Lancaster’s views on car economics, or any calculation which yields a reasonable payback period for hybrids, is unlikely to put a stop to the steady stream of articles that try to convince car shoppers that hybrids are a waste of money. Anti-hybrid car executives are also not likely to be dissuaded. Detroit understands that cars are an emotional purchase when it comes to size and speed, but somehow can’t understand the emotional appeal of a hybrid. Dan Neil advises us to put away our calculators, "because the point is not whether I, or you will recoup penny-for-penny the hybrid investment, since the compensations are not exclusively monetary."

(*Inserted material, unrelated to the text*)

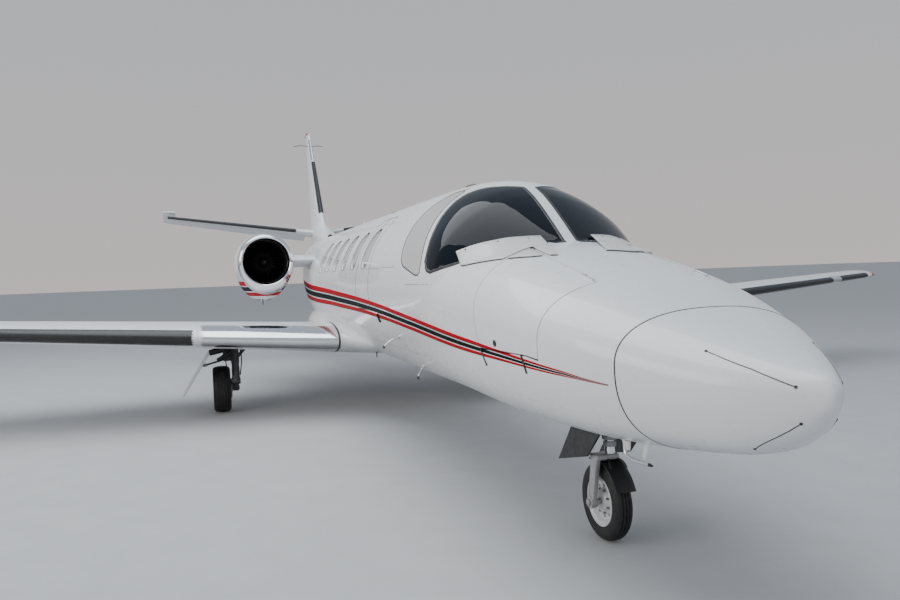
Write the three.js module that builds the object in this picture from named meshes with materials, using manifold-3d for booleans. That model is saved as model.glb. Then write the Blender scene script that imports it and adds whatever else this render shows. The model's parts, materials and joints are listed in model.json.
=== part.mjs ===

Ultimately, the litmus test is whether or not hybrids are selling in greater numbers to satisfied customers—on its path to economies of scale and significant reductions in the hybrid premium. There’s little doubt on that question. Neil hit the nail on the head: "The reason hybrid cars are flying off dealers' lots is not because they make such a galvanizing financial brief. It's because people of goodwill, conservative and liberal, are growing weary of the moral calculus of gasoline. What people are learning is that private choices have public consequences. Sure, I'll make my money back, but the more important thing is the 643 gallons of liquid crack I will save. Now that's conservative."